Depois de ter havido manifestação em frente à prefeitura do município, onde o prefeito simplesmente virou as costas aos manifestantes, o corpo gestor articulou reunião na escola, convidando a comunidade escolar, a secretária da educação municipal e o coordenador regional ensino, representando o governo do estado. Por cerca de uma hora todos os presentes puderam se manifestar expondo seus argumentos favoráveis e desfavoráveis acerca da municipalização. Em relação à escola Mota Pires, a gestora da escola foi enfática em afirmar que não havia motivo para a entrega da mesma ao município, pelo fato de ser a unidade de ensino, referencia no estado em inclusão de estudantes com deficiência visual.

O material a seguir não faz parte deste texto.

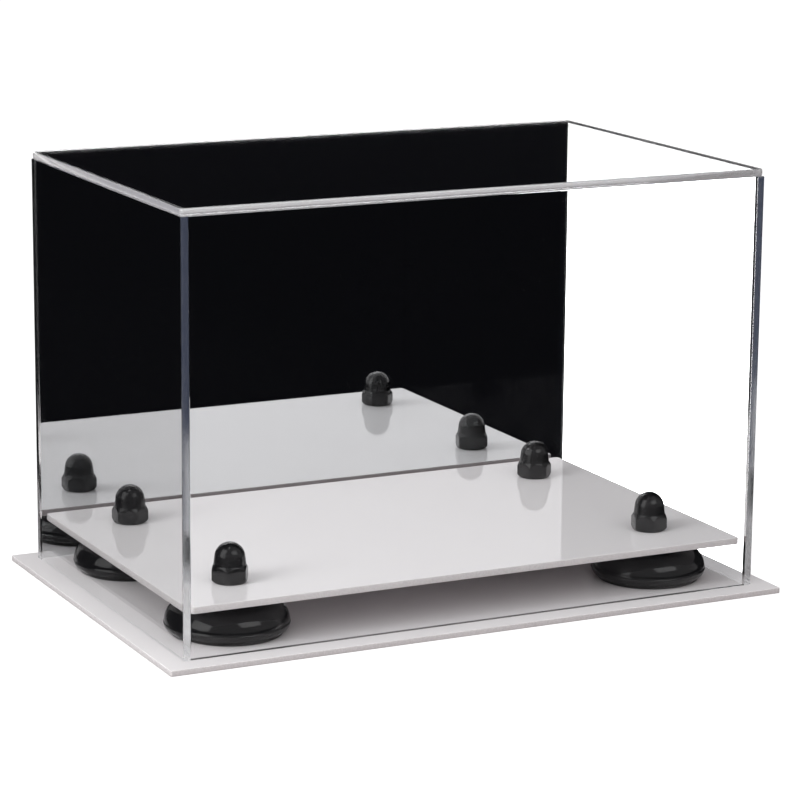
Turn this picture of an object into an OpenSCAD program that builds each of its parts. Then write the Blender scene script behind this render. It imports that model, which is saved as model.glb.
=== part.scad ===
// Football display case: a clear cover with a mirror back stands on a white base plate,
// over a white shelf that four round risers carry. A cap nut holds the shelf at each riser.
// Millimetres, +Z up, +X along the case. The front faces -Y.
// The origin is at the middle of the base plate's underside.

/* [Cover] */
// Width of the cover over its side sheets
cover_w = 270; // [240:1:330]
// Depth of the cover from front face to mirror back
cover_d = 171.5; // [150:0.5:220]
// Height of the cover with its top sheet
cover_h = 185; // [120:1:260]
// Thickness of the cover's sheets
sheet_t = 3.2; // [2:0.1:5]
// Corner radius of the top sheet
top_corner_r = 2.5; // [0.5:0.5:6]

/* [Base plate] */
// How far the base plate reaches past the cover on every side
base_margin = 9.5; // [4:0.5:20]
// Thickness of the base plate
base_t = 2.5; // [2:0.1:6]
// Corner radius of the base plate
base_corner_r = 1; // [0.5:0.5:6]

/* [Shelf] */
// Gap between the shelf and the side sheets
shelf_gap_x = 1.8; // [0.5:0.1:4]
// Gap between the shelf and the front and back sheets
shelf_gap_y = 0.6; // [0.4:0.1:4]
// Thickness of the shelf
shelf_t = 3; // [2:0.1:6]
// Corner radius of the shelf
shelf_corner_r = 1.5; // [0.5:0.5:6]
// Distance from the shelf's edges to the middle of each riser
riser_inset = 29; // [27:0.5:40]

/* [Risers] */
// Height from the base plate to the underside of the shelf
riser_h = 18.5; // [17:0.5:24]
// Radius of the riser over its rim
riser_r = 25.4; // [25:0.1:26]
// Height of the top of the rim above the base plate
rim_top_h = 5; // [4.5:0.1:5.5]
// Radius of the riser's round shoulder in cross section
shoulder_r = 9; // [8:0.1:9.5]
// Radius of the flat hub that meets the shelf
hub_r = 9.5; // [8:0.1:11]
// Radius of the rubber pad under the riser
pad_r = 22.5; // [20:0.5:24]
// Thickness of the rubber pad
pad_t = 2; // [1.5:0.1:3]

/* [Riser bolts] */
// Diameter of the bolt's shank
bolt_d = 9.5; // [8:0.1:10]
// Width of the bolt's hexagon head across its flats
head_af = 14.3; // [13:0.1:15]
// Height of the bolt's head
head_h = 6; // [4:0.1:7]
// How far the bolt reaches into the cap nut
bolt_reach = 12.1; // [8:0.1:12.5]

/* [Cap nuts] */
// Width of the cap nut across its flats
nut_af = 14.3; // [14:0.1:16]
// Height of the cap nut
nut_h = 17; // [16.5:0.1:20]
// Height of the flats at the corners of the hexagon
nut_hex_h = 5.3; // [4:0.1:6]
// Radius of the dome where it leaves the hexagon
dome_foot_r = 6.9; // [6.6:0.05:7.05]
// Radius of the round crown
crown_r = 6.5; // [6:0.1:6.5]
// Radial clearance between the bolt and the cap nut
nut_clearance = 0.05; // [0.02:0.01:0.1]

/* [Hidden] */
$fn = 64;

// The corners of the stand: name, side along X, side along Y, and the way the tight cap nut
// happens to point, in degrees
CORNERS = [["front_left", -1, -1, 59], ["front_right", 1, -1, 14],
           ["back_left", -1, 1, 29], ["back_right", 1, 1, 45]];
SHEETS = ["cover_top", "cover_front", "cover_left", "cover_right", "mirror_back"];
function corner_node(kind, corner) = str(kind, "_", corner[0]);
function corner_nodes(kind) = [for (corner = CORNERS) corner_node(kind, corner)];

// Plan sizes
base_w = cover_w + 2 * base_margin;
base_d = cover_d + 2 * base_margin;
inner_w = cover_w - 2 * sheet_t;
inner_d = cover_d - 2 * sheet_t;
shelf_w = inner_w - 2 * shelf_gap_x;
shelf_d = inner_d - 2 * shelf_gap_y;
riser_x = shelf_w / 2 - riser_inset;
riser_y = shelf_d / 2 - riser_inset;

// Levels above the table
wall_h = cover_h - sheet_t;
cover_top_z = base_t + wall_h;
shelf_z = base_t + riser_h;
shelf_top_z = shelf_z + shelf_t;

// Holes, and the pocket that keeps the bolt's head from turning
foot_hole_r = bolt_d / 2 + 0.1;
shelf_hole_r = bolt_d / 2 + 0.4;
pocket_play = 0.1;
head_gap = 0.2;
head_top_z = pad_t + head_gap + head_h;
shank_l = riser_h + shelf_t + bolt_reach - head_top_z;
nut_bore_r = bolt_d / 2 + nut_clearance;
nut_bore_h = bolt_reach + 0.5;

// Riser: the rim's lower edge is cut back by rim_cut, the shoulder starts just inside the rim, and a
// cone with this lean runs from the shoulder to the hub
rim_step = 0.25;
rim_cut = [0.8, 1.1];
cone_lean = 7;
shoulder_x = riser_r - rim_step - shoulder_r;
cone_r = shoulder_x + shoulder_r * sin(cone_lean);
cone_low_z = rim_top_h + shoulder_r * cos(cone_lean);
cone_high_z = cone_low_z + (cone_r - hub_r) * tan(cone_lean);

// Cap nut: both ends of the hexagon are cut by cones, and the dome runs tangent into the round crown
seat_h = 1.4;
chamfer_z = nut_hex_h + 2.2;
crown_z = nut_h - crown_r;
dome_lean = acos(crown_r / norm([dome_foot_r, crown_z - chamfer_z]))
            - atan2(crown_z - chamfer_z, dome_foot_r);

function across_corners_r(af) = af / sqrt(3);

// A rectangle about the origin with its corners rounded by true arcs
module rounded_rectangle(w, d, r) {
    square([w - 2 * r, d], center = true);
    square([w, d - 2 * r], center = true);
    for (x = [-1, 1], y = [-1, 1])
        translate([x * (w / 2 - r), y * (d / 2 - r)]) circle(r = r);
}

module sheet(w, d, r, t) {
    linear_extrude(height = t) rounded_rectangle(w, d, r);
}

module at_corner(corner, z) {
    translate([corner[1] * riser_x, corner[2] * riser_y, z]) children();
}

module base_plate() {
    color("whitesmoke") sheet(base_w, base_d, base_corner_r, base_t);
}

module shelf_plate() {
    color("whitesmoke") difference() {
        translate([0, 0, shelf_z]) sheet(shelf_w, shelf_d, shelf_corner_r, shelf_t);
        for (corner = CORNERS)
            at_corner(corner, shelf_z - 1) cylinder(r = shelf_hole_r, h = shelf_t + 2);
    }
}

module cover_top() {
    color("lightcyan", 0.3)
        translate([0, 0, cover_top_z]) sheet(cover_w, cover_d, top_corner_r, sheet_t);
}

module cover_front() {
    color("lightcyan", 0.3)
        translate([-inner_w / 2, -cover_d / 2, base_t]) cube([inner_w, sheet_t, wall_h]);
}

// side is -1 for the left sheet and 1 for the right sheet
module cover_side(side) {
    middle = side * (cover_w - sheet_t) / 2;
    color("lightcyan", 0.3)
        translate([middle - sheet_t / 2, -cover_d / 2, base_t])
            cube([sheet_t, cover_d - sheet_t, wall_h]);
}

module mirror_back() {
    color("dimgray")
        translate([-cover_w / 2, cover_d / 2 - sheet_t, base_t]) cube([cover_w, sheet_t, wall_h]);
}

// Half section of the riser foot, from the top of the pad to the shelf
module riser_section() {
    polygon([[0, pad_t], [riser_r - rim_cut[0], pad_t], [riser_r, pad_t + rim_cut[1]],
             [riser_r, rim_top_h], [0, rim_top_h]]);
    intersection() {
        translate([shoulder_x, rim_top_h]) circle(r = shoulder_r);
        translate([0, rim_top_h]) square([riser_r, shoulder_r]);
    }
    polygon([[0, rim_top_h], [shoulder_x, rim_top_h], [cone_r, cone_low_z],
             [hub_r, cone_high_z], [0, cone_high_z]]);
    translate([0, pad_t]) square([hub_r, riser_h - pad_t]);
}

module hexagon(af, h) {
    cylinder(r = across_corners_r(af), h = h, $fn = 6);
}

module riser_foot(corner) {
    color([0.08, 0.08, 0.08]) at_corner(corner, base_t) difference() {
        rotate_extrude() riser_section();
        cylinder(r = foot_hole_r, h = riser_h + 1);
        hexagon(head_af + 2 * pocket_play, head_top_z);
    }
}

module riser_pad(corner) {
    color([0.03, 0.03, 0.03]) at_corner(corner, base_t) cylinder(r = pad_r, h = pad_t);
}

module riser_bolt(corner) {
    color("silver") at_corner(corner, base_t) union() {
        translate([0, 0, pad_t + head_gap]) hexagon(head_af, head_h);
        translate([0, 0, pad_t + head_gap]) cylinder(r = bolt_d / 2, h = head_h + shank_l);
    }
}

// Half section of the cap nut's outside, wide enough at the hexagon for its corners
module cap_nut_section() {
    corner_r = across_corners_r(nut_af) + 0.05;
    polygon([[0, 0], [dome_foot_r, 0], [corner_r, seat_h], [corner_r, nut_hex_h],
             [dome_foot_r, chamfer_z],
             [crown_r * cos(dome_lean), crown_z + crown_r * sin(dome_lean)], [0, crown_z]]);
    intersection() {
        translate([0, crown_z]) circle(r = crown_r);
        translate([0, chamfer_z]) square([crown_r + 1, nut_h]);
    }
}

module cap_nut(corner) {
    color([0.08, 0.08, 0.08]) at_corner(corner, shelf_top_z) rotate([0, 0, corner[3]])
        difference() {
            intersection() {
                rotate_extrude() cap_nut_section();
                hexagon(nut_af, nut_h);
            }
            translate([0, 0, -1]) cylinder(r = nut_bore_r, h = nut_bore_h + 1);
        }
}

base_plate();
shelf_plate();
cover_top();
cover_front();
cover_side(-1);  // cover_left
cover_side(1);  // cover_right
mirror_back();
for (corner = CORNERS) {
    riser_foot(corner);
    riser_pad(corner);
    riser_bolt(corner);
    cap_nut(corner);
}
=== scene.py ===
import math

import bmesh
import bpy
from mathutils import Matrix, Vector


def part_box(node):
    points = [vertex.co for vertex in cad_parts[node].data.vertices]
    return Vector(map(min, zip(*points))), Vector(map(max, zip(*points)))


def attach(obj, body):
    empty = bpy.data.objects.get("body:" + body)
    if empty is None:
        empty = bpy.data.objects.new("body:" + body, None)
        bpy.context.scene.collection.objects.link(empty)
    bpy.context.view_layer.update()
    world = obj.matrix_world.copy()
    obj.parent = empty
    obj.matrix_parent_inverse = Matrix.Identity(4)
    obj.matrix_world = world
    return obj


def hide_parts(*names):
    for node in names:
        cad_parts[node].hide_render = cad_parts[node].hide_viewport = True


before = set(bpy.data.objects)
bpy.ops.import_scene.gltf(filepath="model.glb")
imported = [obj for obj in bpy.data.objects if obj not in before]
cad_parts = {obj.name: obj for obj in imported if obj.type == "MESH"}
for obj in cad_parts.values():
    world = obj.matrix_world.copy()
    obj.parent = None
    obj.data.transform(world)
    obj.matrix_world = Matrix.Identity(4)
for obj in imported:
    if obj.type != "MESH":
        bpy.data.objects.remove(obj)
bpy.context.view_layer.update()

MM = 0.001
CORNERS = ("front_left", "front_right", "back_left", "back_right")

# Direction of each cap nut's first corner, in degrees, as in the CAD model
NUT_TURN = {"front_left": 59, "front_right": 14, "back_left": 29, "back_right": 45}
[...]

Diante disso, não havia qualquer certeza de que o município daria continuidade a esse projeto premiado em âmbito estadual e federal.

Alguns dias depois da realização da reunião e que teve forte mobilização da comunidade, a gestora da escola, gravou vídeo, expondo aos moradores do bairro que o município de Araranguá havia desistido de municipalizar a respectiva escola. Uma vitória da mobilização, que deve servir de exemplo para outras escolas que estão no radar da municipalização. É preciso aqui entender a jogada sórdida do atual governo. Há poucos dias o governo usou as principais redes de comunicação do estado para divulgar que havia promovido um dos maiores concursos públicos para o magistério estadual. Gastou milhões de reais com tais publicidades.  

Acontece que milhares dos professores aprovados no concurso poderão ficar por anos sem acessar as escolas. Como assim? Com a municipalização muitos dos professores efetivos dessas unidades de ensino terão de ser removidas ocupando vagas excedentes, que seriam preenchidas pelos concursados. Portanto, com a municipalização o governo estadual irá economizar milhões de reais, é claro que todo esse dinheiro não será revertido em melhorias das escolas do ensino médio, nem melhorar a remuneração dos professores, parte dele é para financiar campanhas eleitorais, como já é de praxe.